The entire County assertion of a need for a special Reston road tax, a so-called Tax Service District (TSD), on residents in Reston station areas is nothing more than a massive con built on fraudulent assumptions, half-baked analysis, ignored realities, and the gullibility of Restonians serving on RNAG (none of whom live in the areas to be taxed except an employee of Boston Properties), and even the Reston Association Board of Directors. In fact, the RA Board will be considering a resolution at its meeting this week to support the imposition of the Reston road tax on non-member areas of Reston so long as the rate remains constant at $.021/$100 valuation and the tax has a 40-year sundown provision. The Board of Supervisors will eliminate those proposed constraints with a dismissive wave of its hand if not at the outset, at the first sign that it might crimp its tax collection from Reston’s station areas.

It is time for Restonians, and the RA Board in particular, to quit being the sucker for County taxes imposed on Reston. We already pay an extra $.047/$100 valuation for the Reston Community Center (RCC) which is stealthily moving forward with a plan to build a large regional performing arts center in Town Center North, a mile from the nearest Metro station, and raising our RCC (STD#5) tax rate to pay for its construction and ensuing perpetual operating losses.

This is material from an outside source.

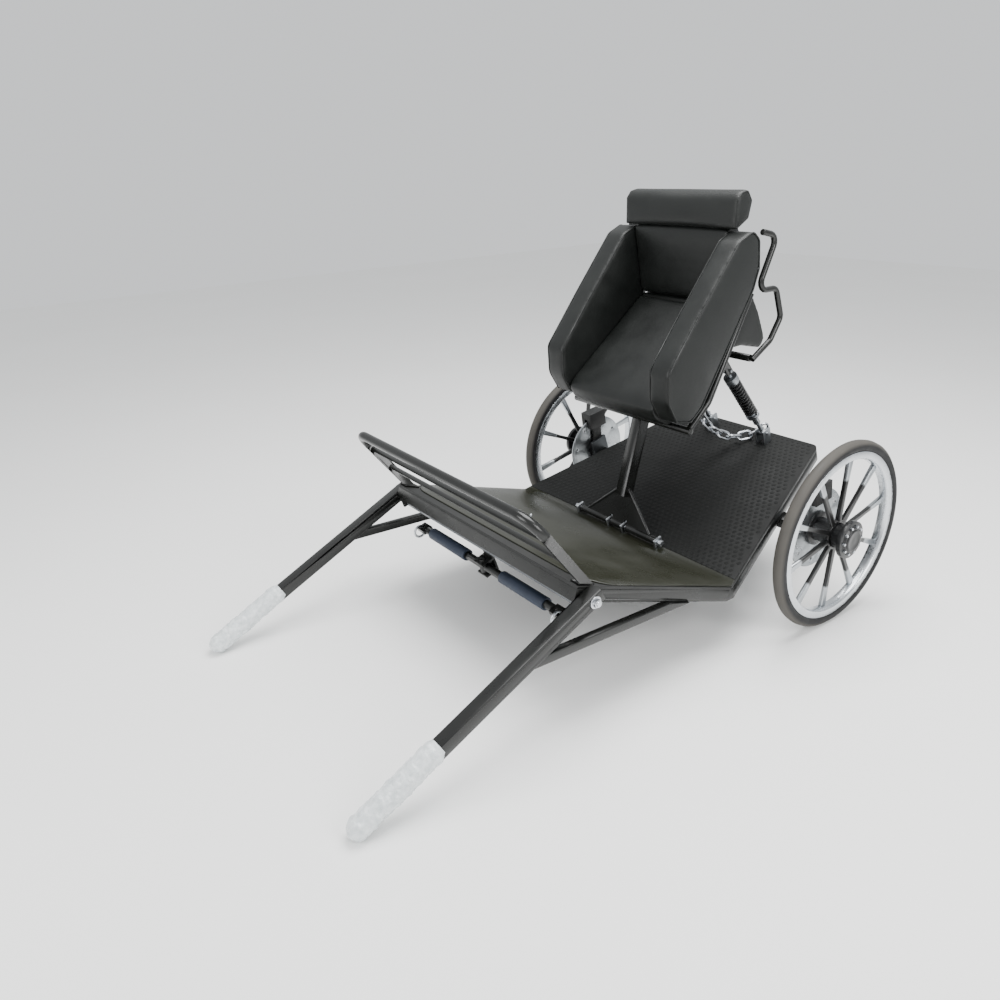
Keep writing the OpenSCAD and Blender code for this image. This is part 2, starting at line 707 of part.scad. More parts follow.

It is time for Reston to say not just “No,” but “Hell No” to more property taxes that go to subsidize commercial for profit ventures and county-wide spending initiatives. If a developer can’t pay a few extra dollars per year to cover the cost of the road in front of his property, they simply should not be in the development business in the highly lucrative Reston market. And if the County’s leaders can’t figure out how to do that, then they should be replaced by representatives who can. We, the people of Reston, should not be putting our money in developers’ pockets through added County taxes so they can make even more billions of dollars with no benefits for our community.